- Conference: Big Sky Conference
- Record: 8–3 (4–3 Big Sky)
- Head coach: Dennis Erickson (2nd season);
- Offensive coordinator: Dan Cozzetto (1st season)
- Defensive coordinator: John L. Smith (2nd season)
- Home stadium: Kibbie Dome

= 1983 Idaho Vandals football team =

American college football season

The 1983 Idaho Vandals football team represented the University of Idaho in the 1983 NCAA Division I-AA football season. The Vandals, led by second-year head coach Dennis Erickson, were members of the Big Sky Conference and played their home games at the Kibbie Dome, an indoor facility on campus in Moscow, Idaho.
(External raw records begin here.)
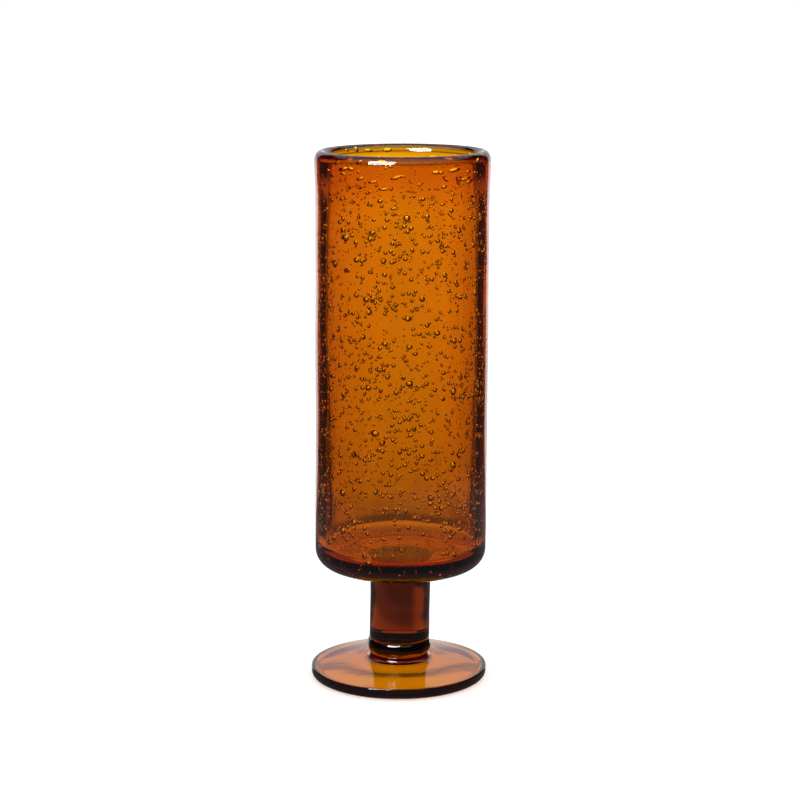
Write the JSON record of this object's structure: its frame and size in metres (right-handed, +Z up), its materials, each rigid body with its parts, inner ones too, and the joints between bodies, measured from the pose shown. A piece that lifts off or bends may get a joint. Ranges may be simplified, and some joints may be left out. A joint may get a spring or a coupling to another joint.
{
  "type": "footed bud vase",
  "caption": "Tall straight-sided bubble-glass vase on a short solid stem, a collar and a round foot, open at the top for cut flower stems.",
  "frame": {"origin": "centre of the foot's underside, on the surface that the vase stands on", "axes": "+Z up along the vase's axis of revolution"},
  "size_m": [0.0732, 0.0732, 0.22],
  "materials": {
    "bubble_glass": "amber blown glass full of small air bubbles, fire-polished",
    "stem_glass": "amber solid glass, fire-polished, slightly wavy",
    "foot_glass": "amber pressed glass, fire-polished, smooth shallow hollow underneath"
  },
  "bodies": {
    "root": {"bowl": "bubble_glass", "stem": "stem_glass", "collar": "stem_glass", "foot": "foot_glass"}
  },
  "joints": []
}
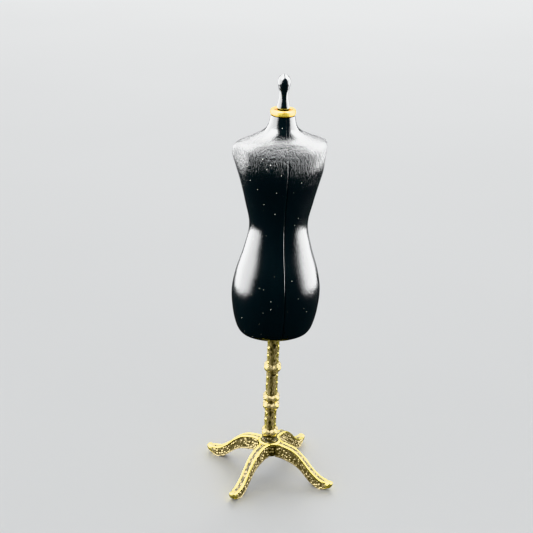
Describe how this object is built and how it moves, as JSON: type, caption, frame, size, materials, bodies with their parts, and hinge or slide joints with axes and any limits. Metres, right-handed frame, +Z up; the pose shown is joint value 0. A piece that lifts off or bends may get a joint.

Led by senior quarterback Ken Hobart, the Vandals finished 8–3 in the regular season and 4–3 in the Big Sky to tie for third with rival Boise State, whom they defeated in consecutive years for the first time. It was Idaho's first win in Moscow in the series in six tries, and was the second of twelve straight over the Broncos, through 1993.

The Vandals won four of five home games in 1983, losing to Nevada for the fifth year in a row. They also lost to conference runner-up Idaho State; both of whom were selected for the 12-team I-AA playoffs. Idaho won all four of its non-conference games, but three were against Division II and NAIA opponents.

Although Idaho missed the postseason, 1983 marked the first time in 45 years that the Vandals had consecutive winning seasons in football, last accomplished in 1938 under head coach Ted Bank. After just two seasons, Erickson's seventeen victories placed him sixth in career wins among Vandal head coaches.

==Notable players==
Senior quarterback Ken Hobart, a walk-on four-year starter, led the 1983 Vandals to an 8–3 record and named a Division I-AA All-American. Selected in the second round of the 1984 USFL draft by Jacksonville, he was traded to Denver during the season and then spent six seasons (1985–90) in the CFL. He was selected tenth in the 1984 NFL Supplemental Draft by the New York Jets, but never played in the NFL.

==Schedule==

| Date | Time | Opponent | Rank | Site | Result | Attendance | Source |
| September 10 | 7:00 pm | Southern Colorado* |  | Kibbie Dome; Moscow, ID; | W 43–28 | 12,500 |  |
| September 17 | 12:30 pm | at Montana State |  | Reno H. Sales Stadium; Bozeman, MT; | W 23–0 | 8,127 |  |
| September 24 | 6:30 pm | at No. 13 Idaho State | No. 11 | ASISU Minidome; Pocatello, ID (rivalry); | L 31–41 | 12,983 |  |
| October 1 | 7:00 pm | Eastern Washington* | No. 20 | Kibbie Dome; Moscow, ID; | W 38–24 | 12,500 |  |
| October 8 | 7:00 pm | at Portland State* | No. 19 | Civic Stadium; Portland, OR; | W 17–16 | 3,853 |  |
| October 15 | 6:00 pm | at Weber State | No. 19 | Wildcat Stadium; Ogden, UT; | L 10–28 | 15,632 |  |
| October 22 | 1:30 pm | Montana |  | Kibbie Dome; Moscow, ID (Little Brown Stein); | W 45–24 | 16,400 |  |
| October 29 | 2:00 pm | at Pacific (CA)* | No. 19 | Pacific Memorial Stadium; Stockton, CA; | W 31–19 | 11,500 |  |
| November 5 | 6:30 pm | at Northern Arizona | No. 14 | Walkup Skydome; Flagstaff, AZ; | W 40–10 | 7,138 |  |
| November 12 | 7:00 pm | Nevada | No. 14 | Kibbie Dome; Moscow, ID; | L 24–43 | 15,200 |  |
| November 19 | 7:00 pm | Boise State |  | Kibbie Dome; Moscow, ID (rivalry); | W 45–24 | 15,400 |  |
*Non-conference game; Homecoming; Rankings from NCAA Division I-AA Football Committee Poll released prior to the game; All times are in Pacific time;

==Roster==

Source:

==All-conference==
Quarterback Hobart, flanker Brian Allen, and safety Boyce Bailey were named to the Big Sky all-conference team; Hobart repeated as the league's outstanding offensive player. Vandals named to the second team were tight end Kurt Vestman, wide receiver Ron Whittenburg, running back Kerry Hickey, guard Lance West, and linebacker / defensive end Sam Manoa.

==NFL draft==
One Vandal senior was selected in the 1984 NFL draft in early May, which lasted 12 rounds (336 selections).

| Player | Position | Round | Overall | Franchise |
| Kurt Vestman | TE | 10th | 266 | Chicago Bears |

All-American quarterback Ken Hobart was a second round selection of the Jacksonville Bulls in the 1984 USFL draft in early January, and signed a contract later that month.